Georges Corraface credited as playing...
Cuervo Jones
- [explaining the basketball rules to Snake]
- Cuervo Jones: Two hoops, full court. Ten-second shot clock. Miss a shot, you get shot. Shot clock buzzer goes off before you shoot, you get shot. Two points for a basket, no three-point bullshit. All you gotta do is make ten points. That's it.
- [pause]
- Cuervo Jones: By the way, nobody's ever walked off that court alive. Nobody.
- Cuervo Jones: Some people think you're already dead, Snake. Some say you never will be. 'Cause you may have survived Cleveland. You may have escaped from New York. But this is L.A., vato. And you're about to find out that this fucking city can kill anybody!

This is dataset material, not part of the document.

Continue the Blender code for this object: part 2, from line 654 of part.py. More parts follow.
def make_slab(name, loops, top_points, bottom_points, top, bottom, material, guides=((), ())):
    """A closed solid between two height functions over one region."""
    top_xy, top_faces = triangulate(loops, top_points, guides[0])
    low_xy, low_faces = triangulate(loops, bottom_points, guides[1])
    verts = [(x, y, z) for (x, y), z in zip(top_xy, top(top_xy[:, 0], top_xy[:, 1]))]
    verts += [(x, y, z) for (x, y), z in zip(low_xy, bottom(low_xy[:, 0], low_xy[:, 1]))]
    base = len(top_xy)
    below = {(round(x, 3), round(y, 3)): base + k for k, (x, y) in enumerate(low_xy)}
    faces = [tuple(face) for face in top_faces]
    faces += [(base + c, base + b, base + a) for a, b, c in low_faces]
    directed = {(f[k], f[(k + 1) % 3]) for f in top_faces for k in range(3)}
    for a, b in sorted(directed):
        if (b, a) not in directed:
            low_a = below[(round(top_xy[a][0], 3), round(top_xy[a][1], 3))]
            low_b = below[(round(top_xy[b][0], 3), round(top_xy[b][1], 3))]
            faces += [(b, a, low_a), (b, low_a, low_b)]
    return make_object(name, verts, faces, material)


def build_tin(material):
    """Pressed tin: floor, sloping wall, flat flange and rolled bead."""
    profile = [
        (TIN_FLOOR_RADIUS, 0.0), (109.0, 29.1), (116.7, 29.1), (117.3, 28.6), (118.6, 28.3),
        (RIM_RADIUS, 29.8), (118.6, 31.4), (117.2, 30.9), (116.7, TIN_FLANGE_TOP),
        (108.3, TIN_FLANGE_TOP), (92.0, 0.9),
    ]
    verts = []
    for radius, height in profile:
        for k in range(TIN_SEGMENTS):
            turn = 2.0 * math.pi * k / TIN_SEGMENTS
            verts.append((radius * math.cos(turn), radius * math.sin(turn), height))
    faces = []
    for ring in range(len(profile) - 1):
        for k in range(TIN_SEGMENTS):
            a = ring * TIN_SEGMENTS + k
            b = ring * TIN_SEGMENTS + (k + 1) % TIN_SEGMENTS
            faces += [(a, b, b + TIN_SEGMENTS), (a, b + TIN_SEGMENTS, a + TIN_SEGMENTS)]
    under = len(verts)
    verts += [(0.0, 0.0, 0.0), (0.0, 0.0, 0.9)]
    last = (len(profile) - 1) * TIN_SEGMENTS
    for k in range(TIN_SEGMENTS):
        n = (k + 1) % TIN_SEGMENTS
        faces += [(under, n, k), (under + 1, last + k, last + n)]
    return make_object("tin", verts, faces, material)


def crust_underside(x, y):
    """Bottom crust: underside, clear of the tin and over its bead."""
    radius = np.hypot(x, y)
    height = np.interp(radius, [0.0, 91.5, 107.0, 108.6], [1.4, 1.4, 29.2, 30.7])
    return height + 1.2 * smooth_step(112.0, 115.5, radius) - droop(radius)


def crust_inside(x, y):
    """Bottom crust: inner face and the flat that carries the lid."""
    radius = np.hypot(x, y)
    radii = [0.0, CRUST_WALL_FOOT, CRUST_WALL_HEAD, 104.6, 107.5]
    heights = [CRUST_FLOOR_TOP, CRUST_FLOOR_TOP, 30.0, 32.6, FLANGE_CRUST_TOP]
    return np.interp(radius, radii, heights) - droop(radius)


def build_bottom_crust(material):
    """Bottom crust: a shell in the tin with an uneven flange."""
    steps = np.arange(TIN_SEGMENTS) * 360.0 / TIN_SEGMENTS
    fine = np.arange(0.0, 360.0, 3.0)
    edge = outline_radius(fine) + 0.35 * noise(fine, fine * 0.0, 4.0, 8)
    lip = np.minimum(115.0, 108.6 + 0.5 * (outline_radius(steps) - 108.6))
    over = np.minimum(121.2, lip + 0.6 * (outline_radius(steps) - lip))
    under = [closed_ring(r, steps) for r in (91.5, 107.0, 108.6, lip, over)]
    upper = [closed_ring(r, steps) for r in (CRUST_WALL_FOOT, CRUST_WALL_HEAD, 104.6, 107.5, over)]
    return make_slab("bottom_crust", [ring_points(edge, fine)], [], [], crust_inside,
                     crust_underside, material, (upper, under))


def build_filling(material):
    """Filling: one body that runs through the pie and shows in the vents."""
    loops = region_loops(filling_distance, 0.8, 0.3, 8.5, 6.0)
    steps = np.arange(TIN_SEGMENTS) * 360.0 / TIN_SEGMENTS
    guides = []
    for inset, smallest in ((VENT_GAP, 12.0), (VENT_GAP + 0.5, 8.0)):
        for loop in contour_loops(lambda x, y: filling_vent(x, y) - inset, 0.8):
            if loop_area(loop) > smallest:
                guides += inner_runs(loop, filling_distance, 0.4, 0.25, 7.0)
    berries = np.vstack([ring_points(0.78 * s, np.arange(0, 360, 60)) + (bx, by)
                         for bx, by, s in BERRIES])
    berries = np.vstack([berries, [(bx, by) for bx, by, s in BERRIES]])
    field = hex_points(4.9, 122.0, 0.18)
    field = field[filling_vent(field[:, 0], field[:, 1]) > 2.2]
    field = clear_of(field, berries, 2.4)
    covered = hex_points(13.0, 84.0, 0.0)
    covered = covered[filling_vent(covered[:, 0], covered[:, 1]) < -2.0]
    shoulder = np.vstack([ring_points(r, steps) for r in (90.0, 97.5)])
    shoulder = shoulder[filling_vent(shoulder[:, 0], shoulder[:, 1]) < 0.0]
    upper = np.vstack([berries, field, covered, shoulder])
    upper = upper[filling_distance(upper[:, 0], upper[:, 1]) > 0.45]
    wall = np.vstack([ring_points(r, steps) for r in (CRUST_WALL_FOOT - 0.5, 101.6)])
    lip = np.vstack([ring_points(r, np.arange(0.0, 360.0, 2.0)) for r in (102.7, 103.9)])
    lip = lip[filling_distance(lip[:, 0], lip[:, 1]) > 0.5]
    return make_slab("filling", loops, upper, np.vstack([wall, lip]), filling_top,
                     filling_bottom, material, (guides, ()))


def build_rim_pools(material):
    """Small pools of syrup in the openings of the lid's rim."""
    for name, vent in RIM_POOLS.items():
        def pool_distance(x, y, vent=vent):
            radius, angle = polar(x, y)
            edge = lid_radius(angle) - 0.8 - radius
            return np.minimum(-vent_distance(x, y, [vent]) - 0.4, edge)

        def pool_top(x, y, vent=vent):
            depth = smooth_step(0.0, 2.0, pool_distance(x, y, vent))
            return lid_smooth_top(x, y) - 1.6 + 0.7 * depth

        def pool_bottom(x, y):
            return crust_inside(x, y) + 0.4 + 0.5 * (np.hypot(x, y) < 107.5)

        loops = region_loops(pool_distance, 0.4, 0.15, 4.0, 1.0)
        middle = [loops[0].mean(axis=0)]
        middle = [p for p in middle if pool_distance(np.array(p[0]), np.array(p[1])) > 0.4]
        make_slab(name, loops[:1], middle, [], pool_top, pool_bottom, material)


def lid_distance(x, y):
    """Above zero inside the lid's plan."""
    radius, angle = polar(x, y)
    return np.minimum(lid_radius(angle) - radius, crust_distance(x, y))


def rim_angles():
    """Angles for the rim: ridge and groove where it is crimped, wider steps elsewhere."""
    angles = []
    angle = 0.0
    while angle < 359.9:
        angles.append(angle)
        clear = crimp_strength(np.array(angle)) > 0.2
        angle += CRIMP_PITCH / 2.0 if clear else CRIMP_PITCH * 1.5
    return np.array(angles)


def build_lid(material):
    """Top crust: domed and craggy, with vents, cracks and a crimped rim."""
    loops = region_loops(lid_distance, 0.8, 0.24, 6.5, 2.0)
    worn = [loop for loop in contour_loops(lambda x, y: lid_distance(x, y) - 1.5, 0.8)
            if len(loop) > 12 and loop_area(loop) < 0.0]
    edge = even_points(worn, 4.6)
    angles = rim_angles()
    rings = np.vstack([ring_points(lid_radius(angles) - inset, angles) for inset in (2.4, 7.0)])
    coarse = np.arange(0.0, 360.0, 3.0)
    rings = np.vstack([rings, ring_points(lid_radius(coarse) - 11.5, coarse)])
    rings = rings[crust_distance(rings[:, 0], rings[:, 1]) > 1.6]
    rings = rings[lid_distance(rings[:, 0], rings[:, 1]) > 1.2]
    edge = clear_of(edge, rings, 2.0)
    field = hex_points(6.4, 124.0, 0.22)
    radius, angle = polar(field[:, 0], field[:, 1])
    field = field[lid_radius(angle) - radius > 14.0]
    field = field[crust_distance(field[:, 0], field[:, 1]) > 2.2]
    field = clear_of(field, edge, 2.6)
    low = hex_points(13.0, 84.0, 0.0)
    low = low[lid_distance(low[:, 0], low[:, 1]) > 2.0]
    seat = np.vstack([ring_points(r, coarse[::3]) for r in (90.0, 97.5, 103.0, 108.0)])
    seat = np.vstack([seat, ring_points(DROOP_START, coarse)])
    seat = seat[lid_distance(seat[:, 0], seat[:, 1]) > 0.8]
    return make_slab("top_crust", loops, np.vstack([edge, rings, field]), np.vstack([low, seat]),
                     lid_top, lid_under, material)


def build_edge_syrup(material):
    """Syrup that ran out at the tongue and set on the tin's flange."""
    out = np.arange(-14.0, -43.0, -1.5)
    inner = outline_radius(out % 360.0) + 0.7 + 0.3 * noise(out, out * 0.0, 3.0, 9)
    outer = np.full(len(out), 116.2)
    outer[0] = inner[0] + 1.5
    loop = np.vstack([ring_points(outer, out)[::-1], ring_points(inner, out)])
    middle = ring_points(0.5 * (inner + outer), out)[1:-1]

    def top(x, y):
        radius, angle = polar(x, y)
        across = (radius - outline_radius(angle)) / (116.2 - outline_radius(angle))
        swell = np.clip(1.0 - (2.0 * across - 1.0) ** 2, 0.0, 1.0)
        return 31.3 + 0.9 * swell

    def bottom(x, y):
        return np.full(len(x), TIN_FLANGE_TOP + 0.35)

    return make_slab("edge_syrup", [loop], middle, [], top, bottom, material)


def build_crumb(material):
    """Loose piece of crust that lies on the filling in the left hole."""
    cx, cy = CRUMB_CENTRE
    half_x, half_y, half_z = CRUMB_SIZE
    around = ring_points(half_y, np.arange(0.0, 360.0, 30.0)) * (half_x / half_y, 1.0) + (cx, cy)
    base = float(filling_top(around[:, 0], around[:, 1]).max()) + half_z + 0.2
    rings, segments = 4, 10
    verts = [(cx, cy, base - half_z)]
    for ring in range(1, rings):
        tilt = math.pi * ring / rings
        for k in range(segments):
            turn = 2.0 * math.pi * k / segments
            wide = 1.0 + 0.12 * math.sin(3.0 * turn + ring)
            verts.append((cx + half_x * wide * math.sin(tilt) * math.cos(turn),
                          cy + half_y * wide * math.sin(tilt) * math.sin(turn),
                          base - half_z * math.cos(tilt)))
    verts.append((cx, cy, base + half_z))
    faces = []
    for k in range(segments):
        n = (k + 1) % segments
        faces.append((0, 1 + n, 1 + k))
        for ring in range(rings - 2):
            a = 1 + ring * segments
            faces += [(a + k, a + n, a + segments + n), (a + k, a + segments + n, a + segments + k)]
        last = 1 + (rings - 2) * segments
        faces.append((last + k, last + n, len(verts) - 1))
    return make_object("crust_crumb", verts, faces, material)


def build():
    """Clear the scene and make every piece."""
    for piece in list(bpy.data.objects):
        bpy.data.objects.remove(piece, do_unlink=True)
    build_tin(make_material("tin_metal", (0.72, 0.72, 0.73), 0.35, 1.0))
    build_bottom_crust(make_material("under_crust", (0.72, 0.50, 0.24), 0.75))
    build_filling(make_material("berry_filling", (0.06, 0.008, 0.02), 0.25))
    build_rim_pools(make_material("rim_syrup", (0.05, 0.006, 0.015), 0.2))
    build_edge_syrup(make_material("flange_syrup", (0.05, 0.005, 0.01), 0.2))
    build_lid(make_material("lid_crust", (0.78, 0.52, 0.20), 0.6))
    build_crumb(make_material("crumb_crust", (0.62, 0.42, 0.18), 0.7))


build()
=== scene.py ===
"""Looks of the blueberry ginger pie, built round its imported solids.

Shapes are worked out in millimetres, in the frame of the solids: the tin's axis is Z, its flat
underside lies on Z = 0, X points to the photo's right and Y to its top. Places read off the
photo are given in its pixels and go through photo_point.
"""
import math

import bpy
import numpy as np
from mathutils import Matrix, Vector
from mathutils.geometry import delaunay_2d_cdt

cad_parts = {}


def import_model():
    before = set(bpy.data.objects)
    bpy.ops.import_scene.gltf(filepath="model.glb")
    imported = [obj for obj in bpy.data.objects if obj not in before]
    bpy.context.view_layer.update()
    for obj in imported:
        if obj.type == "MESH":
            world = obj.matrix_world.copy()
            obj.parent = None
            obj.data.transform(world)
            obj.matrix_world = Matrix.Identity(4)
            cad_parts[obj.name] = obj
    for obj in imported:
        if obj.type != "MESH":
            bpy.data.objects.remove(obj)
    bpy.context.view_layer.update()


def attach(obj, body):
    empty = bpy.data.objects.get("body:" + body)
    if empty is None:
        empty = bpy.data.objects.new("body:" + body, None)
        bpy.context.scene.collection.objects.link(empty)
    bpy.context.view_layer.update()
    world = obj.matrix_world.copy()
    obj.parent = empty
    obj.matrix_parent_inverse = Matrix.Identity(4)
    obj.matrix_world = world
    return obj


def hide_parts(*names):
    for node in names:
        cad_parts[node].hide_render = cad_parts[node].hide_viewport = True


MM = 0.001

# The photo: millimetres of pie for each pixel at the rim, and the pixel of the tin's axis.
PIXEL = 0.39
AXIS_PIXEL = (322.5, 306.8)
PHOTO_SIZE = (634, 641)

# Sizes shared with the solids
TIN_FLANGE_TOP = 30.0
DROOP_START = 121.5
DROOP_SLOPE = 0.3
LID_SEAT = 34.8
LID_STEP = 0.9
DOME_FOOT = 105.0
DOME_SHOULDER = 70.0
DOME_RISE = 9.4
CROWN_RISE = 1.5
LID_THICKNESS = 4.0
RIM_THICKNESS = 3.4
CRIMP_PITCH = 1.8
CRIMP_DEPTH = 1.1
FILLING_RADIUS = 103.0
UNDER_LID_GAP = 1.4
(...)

- Cuervo Jones: That looks like Snake Plissken!
- Utopia: Who?
- Cuervo Jones: He used to be a gunfighter. He kind of faded out of the scene a few years ago. I hear he slowed down some.

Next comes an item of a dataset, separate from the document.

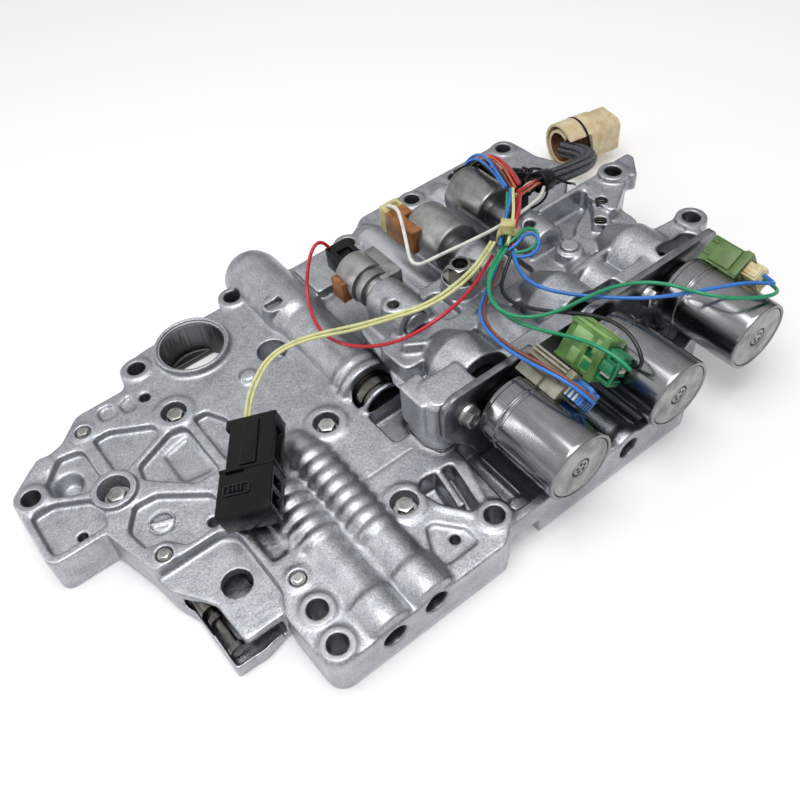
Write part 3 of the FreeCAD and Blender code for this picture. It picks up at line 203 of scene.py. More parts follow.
# Metals in several states: the light and dark of their stains, how rough
# they are, and the size and stretch (across, along, up) of their fine lines.
metalLooks = {
    "drawnSteel": ("#8f8f91", "#818183", 0.16, 0.5, (1, 0.06, 1)),        # bright can, polished by its draw
    "wornSteel": ("#8f8f8e", "#6a6968", 0.3, 0.9, (1, 0.3, 1)),          # old can with rubbed streaks
    "dullSteel": ("#a9a9a8", "#848483", 0.4, 0.7, (1, 1, 1)),            # blasted end of a can
    "sheetSteel": ("#8a8b8f", "#6c6d72", 0.3, 1.8, (1, 1, 1)),          # dark grey cold rolled plate
    "zincSteel": ("#c9c9c6", "#94938e", 0.26, 0.8, (1, 1, 1)),           # silver plated screw
    "turnedAluminium": ("#b9bcbf", "#8a8d91", 0.28, 0.4, (1, 4, 1)),     # lathe lines round a spool
    "blackChrome": ("#a09e9a", "#6c6a67", 0.14, 1.4, (1, 1, 1)),         # dark glossy bolt
    "oiledSteel": ("#6e6c69", "#45433f", 0.28, 0.9, (1, 1, 1)),           # brown black film on a sliding part
    "paintedShadeRecess": ("#26262a", "#101013", 0.5, 1.0, (1, 1, 1)),           # painted shade: the bottom of a screw's socket and pressed pits
}


def metal(name):
    light, dark, roughness, lineMm, stretch = metalLooks[name]
    return stainedFinish(name, {
        "stain": (8.0, 5.0), "grain": (lineMm, 3.0), "stretch": stretch, "tint": (0.3, 0.7, 0.88, 1.06),
        "stops": [(0.34, linearColor(dark)), (0.6, linearColor(light))],
        "gloss": (0.3, 0.7, roughness + 0.1, roughness - 0.03), "glossBy": "stain", "bump": (0.14, 0.03),
        "shader": {"Metallic": 1.0}})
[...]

- Utopia: He don't look that slow Cuervo!
- Cuervo Jones: Nobody rolls into town and direspects me! Not Snake Plissken, not nobody! Bolas!
- Map to the Stars Eddie: Hey, Cuervo!
- Cuervo Jones: [to his gang members] Will you *please* kill him for me.
- Map to the Stars Eddie: Hey! I got news. There's about to be an attack. You're about to get hit, man. It's Plissken!
- Cuervo Jones: Plissken? You told me that you shot him dead?
- Map to the Stars Eddie: Yeah, I thought I did. But, eh, I found him. Sort of - alive.
- Cuervo Jones: Sort of?
- Cuervo Jones: Hey, Presidente, silence is golden, no? Don't tell me you didn't enjoy this - just a little bit. I mean, if your wife's anything like your daughter, she's sweet to me, you just can't shut her up.
- Utopia: Hey, knock it off, Cuervo.
- Cuervo Jones: We've got the north by the balls! Come on! Right? Right? Meet me at the Happy Kingdom. Let's party tonight! Because, tomorrow, we're going to start our way back to glory!